In fibers, you don’t need to design just for fashion or interior. You just take your own path. You can take electives where you meet people with so many interests, and then you get to learn so much from your classmates because they each bring something new to the table.
And in fashion, we are all interested in the different areas like menswear, womenswear, sports, or even childrenswear, but at the end it always ends up in fashion. I guess fibers is just more broad. You can create whatever you want from natural dyes to luxury yarn for weaving.
The best thing I got from mixing my majors was getting to know all this people with different interests and from that creating an awesome time for my collection.
At the beginning, I felt that I did not know how I was going to make all these garments.”

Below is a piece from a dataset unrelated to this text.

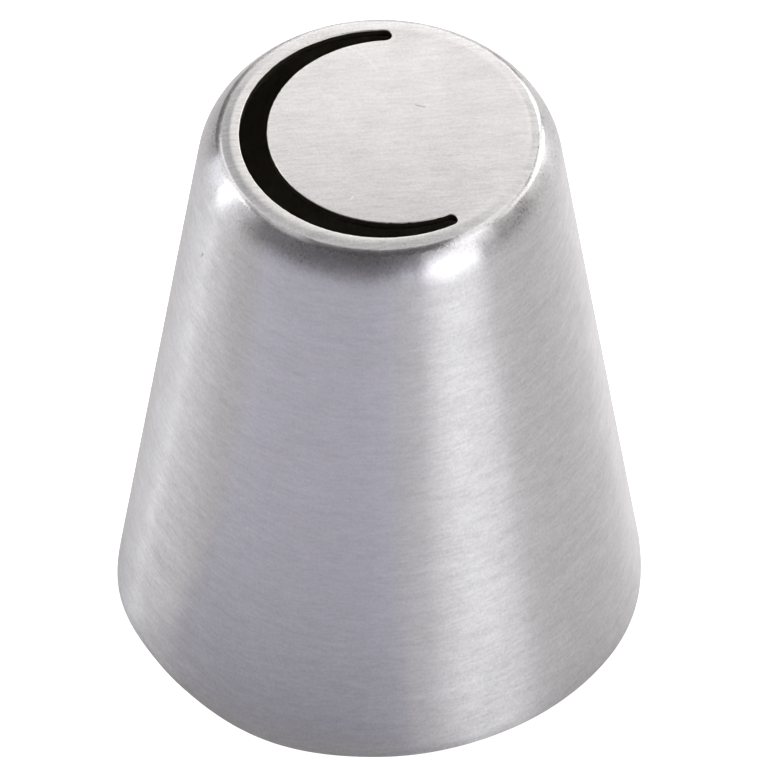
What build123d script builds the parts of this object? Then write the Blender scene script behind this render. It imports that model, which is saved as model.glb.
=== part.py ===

How was the collaboration process like?
I just know that without [the collaborations], my collection wouldn’t have been the same. And they really deserve a lot of credit, I’m so glad I did it. I collaborated with two girls from fibers. Kadi Flory was my beading artist; I personally love beading but I knew I was not going to have time to do it as detailed as she did. Bailey Barrett created all the screen printing; which is hard to get, since it is all done manually [and] she was just impeccable with her techniques. And Lucia Marti [was] the jewelry designer; even though it was challenging, she loved the idea of making a bag out of nickel and silver and managed to make such incredible pieces.
What was your favorite part of this design process?
It was collaborating with different majors. The team in general was amazing from fibers, to jewelry and then [the] photographer. In this major [fashion] we don’t get to do group projects, so for my senior collection I knew I wanted to collaborate. It was also good since it helps me to feel like a leader and transmitting my ideas to these artists and creating such an incredible project. It was just an amazing experience.
I never thought I would do eveningwear, I just knew I wanted to do something feminine, elegant and playful.”
What are some setbacks you had with your collection?
Since I am so driven to textiles, the construction of all the garments was a struggle. But I had an amazing senior professor, Professor Pappas, who told me in the first two weeks of our muslin work “this is the system you will be applying, and you are going to sew like this, and construct like this.” Then it just came so natural. At the beginning, time management was a challenge for me. It was also challenging deciding what textures to use with which silhouettes, because you want to have all these elements but you need to know what to select to express yourself. It was not an actual struggle, but there are things you just learn when you get to senior.
Why did you decided to go for eveningwear?
I have always had an interest, but mainly because of my concept. Since I was inspired by all these royal family in India and all the high-quality textures, I guess that’s what shaped my collection. I am also focused on the Latin-American market and women there are elegant, feminine, and kind of conservative. All that came natural, because I never thought I would do eveningwear, I just knew I wanted to do something feminine, elegant and playful. All the textiles I am inspired by are luxurious and handmade.
How was your experience with SCAD FASHWKND?
It was amazing. It was a lot of fun and hectic. There were so many events and we had the chance to talk to so many people from the fashion industry; in Savannah, I met the ladies from Vogue Mexico and Latin-America. As a designer, it was an amazing experience to show my work and the feeling is so rewarding. The showcase in Atlanta was so different compared to what we do in Savannah. Seeing the process of how they set up, going to the Atlanta campus and meeting so many new people was truly an amazing experience.
Where do you see yourself ending up?
I would like to go to the textile side of a fashion company, or work with an emerging designer rather than a corporation. I would like to be more hands on and I definitely want to learn more about the industry. I am also considering grad school in textiles. But you never know, so I am open to many options.
What advice would you share with other students in the fashion program?
Be loyal to your own style and don’t imitate. Learn how to manage your time wisely, because you will need it. Think about your customer and who is going to wear your designs. Explore different fabrics, silhouettes and colors, and take your time in your design process. Also consider collaborating, because it will make your collection much more successful, because it’s amazing to learn and it’s amazing to manage a team.